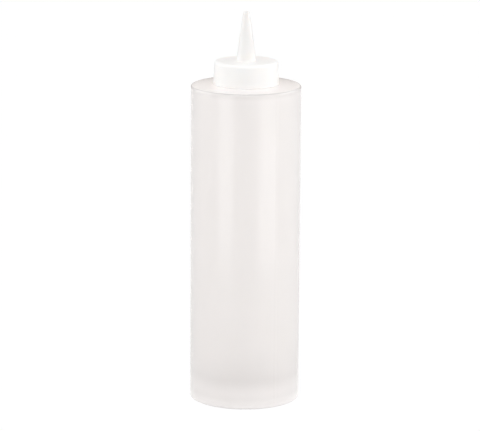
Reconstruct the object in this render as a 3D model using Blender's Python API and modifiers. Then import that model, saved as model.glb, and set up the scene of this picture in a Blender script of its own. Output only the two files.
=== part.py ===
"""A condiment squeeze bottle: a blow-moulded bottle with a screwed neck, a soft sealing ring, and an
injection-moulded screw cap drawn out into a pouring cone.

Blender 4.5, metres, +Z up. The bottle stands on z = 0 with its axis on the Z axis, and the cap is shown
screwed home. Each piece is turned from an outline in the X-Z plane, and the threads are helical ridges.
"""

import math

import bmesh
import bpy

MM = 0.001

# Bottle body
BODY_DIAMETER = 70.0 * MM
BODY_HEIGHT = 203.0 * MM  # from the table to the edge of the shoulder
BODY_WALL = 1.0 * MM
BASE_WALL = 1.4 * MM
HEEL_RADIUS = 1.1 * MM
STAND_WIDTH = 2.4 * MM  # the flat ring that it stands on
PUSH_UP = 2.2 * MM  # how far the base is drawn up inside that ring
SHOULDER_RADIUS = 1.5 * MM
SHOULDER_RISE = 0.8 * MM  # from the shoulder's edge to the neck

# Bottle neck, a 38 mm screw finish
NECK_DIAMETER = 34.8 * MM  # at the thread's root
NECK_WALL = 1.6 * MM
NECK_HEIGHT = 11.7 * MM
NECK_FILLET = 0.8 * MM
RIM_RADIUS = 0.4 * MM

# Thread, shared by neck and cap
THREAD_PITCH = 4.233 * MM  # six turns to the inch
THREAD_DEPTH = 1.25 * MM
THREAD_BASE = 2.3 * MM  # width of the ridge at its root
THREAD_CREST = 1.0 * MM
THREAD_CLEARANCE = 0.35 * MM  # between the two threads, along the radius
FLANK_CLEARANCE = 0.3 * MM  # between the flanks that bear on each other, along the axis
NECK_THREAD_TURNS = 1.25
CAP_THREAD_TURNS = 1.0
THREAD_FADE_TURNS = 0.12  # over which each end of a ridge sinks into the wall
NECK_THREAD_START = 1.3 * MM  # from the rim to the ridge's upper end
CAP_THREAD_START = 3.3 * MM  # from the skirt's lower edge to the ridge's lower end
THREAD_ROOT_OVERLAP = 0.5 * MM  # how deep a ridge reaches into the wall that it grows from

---

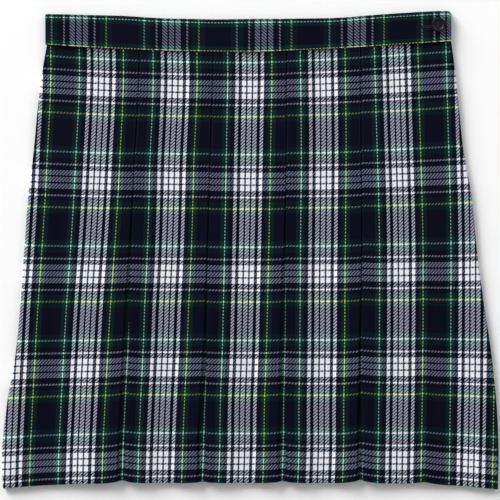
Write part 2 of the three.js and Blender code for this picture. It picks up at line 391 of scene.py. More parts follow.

> **WHAT YOU ARE ASKED TO DO**
Going through the data, tally the lines containing "that" and report only the result.

> **ANSWER TO THIS PROBLEM**
5